RECORDS FOR THE EXERCISE.
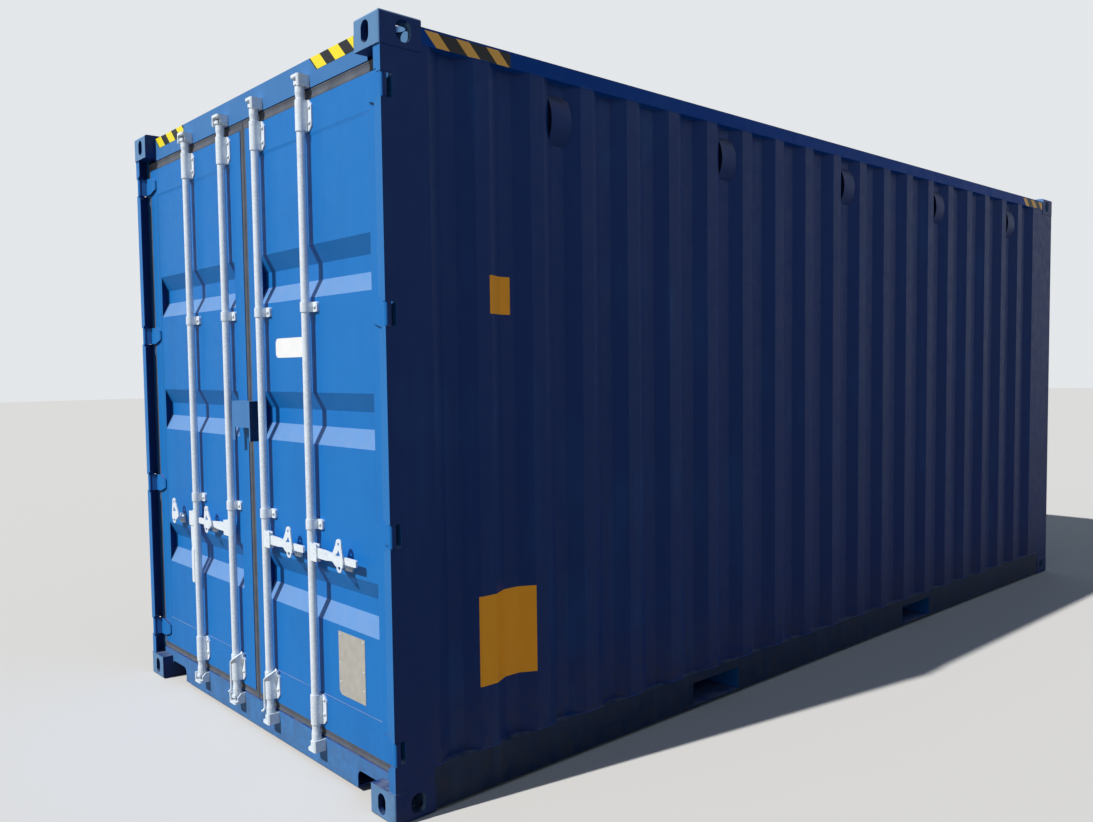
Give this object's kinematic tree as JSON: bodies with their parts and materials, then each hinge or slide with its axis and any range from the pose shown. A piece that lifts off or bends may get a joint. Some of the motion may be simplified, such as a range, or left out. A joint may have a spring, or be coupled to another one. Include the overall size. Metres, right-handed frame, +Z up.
{
  "type": "shipping container",
  "caption": "Steel dry cargo container with corrugated walls, corner castings, fork pockets and two rear doors locked by turning bars with lift-up handles.",
  "frame": {"origin": "centre of the footprint at the undersides of the bottom castings", "axes": "+Y along the length away from the doors, +X across, +Z up"},
  "size_m": [2.438, 6.058, 2.896],
  "materials": {
    "blue_paint": "satin paint on steel",
    "zinc": "galvanised",
    "plate": "bare sheet",
    "gasket": "matt, dusty",
    "plywood": "oiled plywood"
  },
  "bodies": {
    "frame": {"castings_top": "blue_paint", "castings_bottom": "blue_paint", "rear_post_left": "blue_paint", "rear_post_right": "blue_paint", "front_posts": "blue_paint", "door_header": "blue_paint", "door_sill": "blue_paint", "front_top_rail": "blue_paint", "front_bottom_rail": "blue_paint", "top_side_rails": "blue_paint", "bottom_rail_left": "blue_paint", "bottom_rail_right": "blue_paint", "side_wall_left": "blue_paint", "side_wall_right": "blue_paint", "front_wall": "blue_paint", "roof": "blue_paint", "floor_boards": "plywood", "floor_centre_rail": "blue_paint", "cross_members": "blue_paint", "fork_pocket_rear": "blue_paint", "fork_pocket_front": "blue_paint", "header_keepers": "zinc", "sill_keepers": "zinc", "hinge_pins": "zinc", "side_vents": "blue_paint"},
    "door_left": {"door_frame_left": "blue_paint", "door_panel_left": "blue_paint", "door_gasket_left": "gasket", "hinge_blades_left": "blue_paint", "bar_bearings_left": "zinc", "handle_retainers_left": "zinc", "lock_box": "blue_paint"},
    "door_right": {"door_frame_right": "blue_paint", "door_panel_right": "blue_paint", "door_gasket_right": "gasket", "hinge_blades_right": "blue_paint", "bar_bearings_right": "zinc", "handle_retainers_right": "zinc", "data_plate": "plate"},
    "bar_1": {"locking_bar_1": "zinc"},
    "lever_1": {"handle_1": "zinc"},
    "bar_2": {"locking_bar_2": "zinc"},
    "lever_2": {"handle_2": "zinc"},
    "bar_3": {"locking_bar_3": "zinc"},
    "lever_3": {"handle_3": "zinc"},
    "bar_4": {"locking_bar_4": "zinc"},
    "lever_4": {"handle_4": "zinc"}
  },
  "joints": [
    {"name": "door_left_swing", "type": "hinge", "parent": "frame", "child": "door_left", "pos_m": [-1.203, -3.007, 1.448], "axis": [0, 0, -1], "range_deg": [0, 264]},
    {"name": "door_right_swing", "type": "hinge", "parent": "frame", "child": "door_right", "pos_m": [1.203, -3.007, 1.448], "axis": [0, 0, 1], "range_deg": [0, 264]},
    {"name": "bar_1_turn", "type": "hinge", "parent": "door_left", "child": "bar_1", "pos_m": [-0.592, -3.001, 1.448], "axis": [0, 0, -1], "range_deg": [-100, 0]},
    {"name": "handle_1_lift", "type": "hinge", "parent": "bar_1", "child": "lever_1", "pos_m": [-0.632, -3.006, 0.92], "axis": [0, 1, 0], "range_deg": [0, 60]},
    {"name": "bar_2_turn", "type": "hinge", "parent": "door_left", "child": "bar_2", "pos_m": [-0.176, -3.001, 1.448], "axis": [0, 0, -1], "range_deg": [-100, 0]},
    {"name": "handle_2_lift", "type": "hinge", "parent": "bar_2", "child": "lever_2", "pos_m": [-0.216, -3.006, 0.92], "axis": [0, 1, 0], "range_deg": [0, 35]},
    {"name": "bar_3_turn", "type": "hinge", "parent": "door_right", "child": "bar_3", "pos_m": [0.176, -3.001, 1.448], "axis": [0, 0, 1], "range_deg": [-100, 0]},
    {"name": "handle_3_lift", "type": "hinge", "parent": "bar_3", "child": "lever_3", "pos_m": [0.216, -3.006, 0.92], "axis": [0, -1, 0], "range_deg": [0, 35]},
    {"name": "bar_4_turn", "type": "hinge", "parent": "door_right", "child": "bar_4", "pos_m": [0.592, -3.001, 1.448], "axis": [0, 0, 1], "range_deg": [-100, 0]},
    {"name": "handle_4_lift", "type": "hinge", "parent": "bar_4", "child": "lever_4", "pos_m": [0.632, -3.006, 0.92], "axis": [0, -1, 0], "range_deg": [0, 35]}
  ]
}
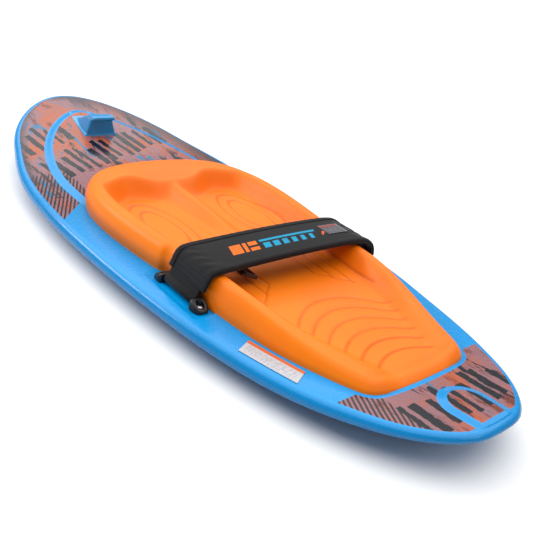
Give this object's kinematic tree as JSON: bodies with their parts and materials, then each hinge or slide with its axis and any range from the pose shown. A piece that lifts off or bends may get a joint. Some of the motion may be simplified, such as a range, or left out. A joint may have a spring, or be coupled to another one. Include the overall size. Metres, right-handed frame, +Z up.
{
  "type": "kneeboard",
  "caption": "Kneeboard with moulded hull and tow hook, contoured foam knee pad, and a padded thigh strap hinged on a side bracket.",
  "frame": {"origin": "on the flat of the underside, midway along and across the board", "axes": "+Y to the nose, +X to starboard, +Z up"},
  "size_m": [0.5132, 1.2696, 0.116],
  "materials": {
    "hull_blue": "glossy moulded polyethylene with in-mould graphic",
    "core_foam": "rigid foam",
    "plug_black": "satin",
    "seal_rubber": "matt",
    "pad_orange": "moulded EVA foam skin, satin",
    "nylon_black": "satin moulded nylon",
    "steel": "bright",
    "brass": "turned",
    "strap_black": "knitted neoprene cover",
    "strap_foam_grey": "soft foam",
    "webbing_black": "ribbed webbing",
    "binding_black": "stitched binding tape",
    "tape_hook": "hook tape",
    "tape_loop": "loop tape",
    "patch_grey": "woven patch",
    "label_grey": "printed vinyl"
  },
  "bodies": {
    "board": {"hull_shell": "hull_blue", "foam_core": "core_foam", "tail_plug": "plug_black", "plug_seal": "seal_rubber", "knee_pad": "pad_orange", "bracket_port": "nylon_black", "bracket_starboard": "nylon_black", "screw_1": "steel", "screw_2": "steel", "screw_3": "steel", "screw_4": "steel", "insert_1": "brass", "insert_2": "brass", "insert_3": "brass", "insert_4": "brass", "deck_label": "label_grey", "webbing_anchor": "webbing_black", "webbing_starboard": "webbing_black", "hook_tape": "tape_hook"},
    "thigh_strap": {"webbing_port": "webbing_black", "strap_cover": "strap_black", "strap_foam": "strap_foam_grey", "binding_front": "binding_black", "binding_rear": "binding_black", "binding_end": "binding_black", "loop_tape": "tape_loop", "strap_patch": "patch_grey", "ring_tab": "webbing_black"},
    "ring": {"strap_ring": "nylon_black"}
  },
  "joints": [
    {"name": "strap_hinge", "type": "hinge", "parent": "board", "child": "thigh_strap", "pos_m": [-0.187, -0.176, 0.0538], "axis": [0, -1, 0], "range_deg": [0, 95]},
    {"name": "ring_swing", "type": "hinge", "parent": "thigh_strap", "child": "ring", "pos_m": [-0.0975, -0.176, 0.082], "axis": [0, -1, 0], "range_deg": [0, 18]}
  ]
}
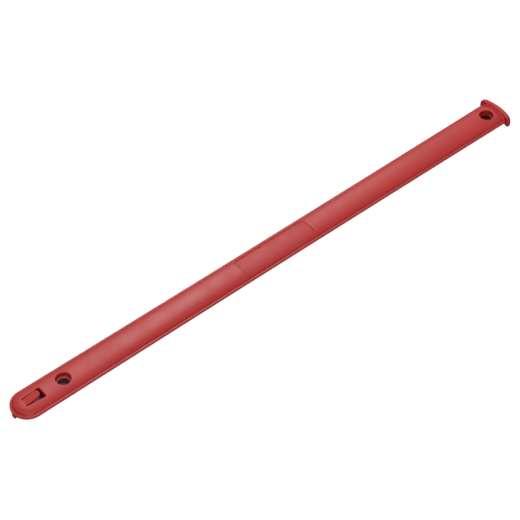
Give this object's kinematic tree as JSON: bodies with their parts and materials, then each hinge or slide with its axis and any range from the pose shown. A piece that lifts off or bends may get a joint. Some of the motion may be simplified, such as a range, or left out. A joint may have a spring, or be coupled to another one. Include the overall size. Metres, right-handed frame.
{
  "type": "moulded locking bar",
  "caption": "Long crowned plastic bar with a round hole at each end, a sprung tongue in the rounded nose and a curved stop head, used on beehives.",
  "frame": {"origin": "middle of the bar's box in plan, on the plane that the stop head and the nose lug stand on", "axes": "+X along the bar towards the stop head, +Y across the bar, +Z out of the crowned face"},
  "size_m": [0.4682, 0.0318, 0.0112],
  "materials": {
    "moulded_red": "satin moulded polymer, soft sheen"
  },
  "bodies": {
    "bar": {"crown_skin": "moulded_red", "rim_flange": "moulded_red", "nose_hole_boss": "moulded_red", "head_hole_boss": "moulded_red", "stiffening_ribs": "moulded_red", "stop_head": "moulded_red", "nose_lug": "moulded_red", "tongue_well": "moulded_red"},
    "latch": {"latch_tongue": "moulded_red"}
  },
  "joints": [
    {"name": "tongue_flex", "type": "hinge", "parent": "bar", "child": "latch", "pos_m": [-0.224, 0, 0.00697], "axis": [0, 1, 0], "range_deg": [0, 13], "stiffness_Nm_per_rad": 0.4}
  ]
}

THE REQUEST. Reproduce the lines word for word, starting at the one holding "Metres, right-handed frame." and ending at the final line of the material above.

SOLUTION TO THE PROBLEM.
Give this object's kinematic tree as JSON: bodies with their parts and materials, then each hinge or slide with its axis and any range from the pose shown. A piece that lifts off or bends may get a joint. Some of the motion may be simplified, such as a range, or left out. A joint may have a spring, or be coupled to another one. Include the overall size. Metres, right-handed frame.
{
  "type": "moulded locking bar",
  "caption": "Long crowned plastic bar with a round hole at each end, a sprung tongue in the rounded nose and a curved stop head, used on beehives.",
  "frame": {"origin": "middle of the bar's box in plan, on the plane that the stop head and the nose lug stand on", "axes": "+X along the bar towards the stop head, +Y across the bar, +Z out of the crowned face"},
  "size_m": [0.4682, 0.0318, 0.0112],
  "materials": {
    "moulded_red": "satin moulded polymer, soft sheen"
  },
  "bodies": {
    "bar": {"crown_skin": "moulded_red", "rim_flange": "moulded_red", "nose_hole_boss": "moulded_red", "head_hole_boss": "moulded_red", "stiffening_ribs": "moulded_red", "stop_head": "moulded_red", "nose_lug": "moulded_red", "tongue_well": "moulded_red"},
    "latch": {"latch_tongue": "moulded_red"}
  },
  "joints": [
    {"name": "tongue_flex", "type": "hinge", "parent": "bar", "child": "latch", "pos_m": [-0.224, 0, 0.00697], "axis": [0, 1, 0], "range_deg": [0, 13], "stiffness_Nm_per_rad": 0.4}
  ]
}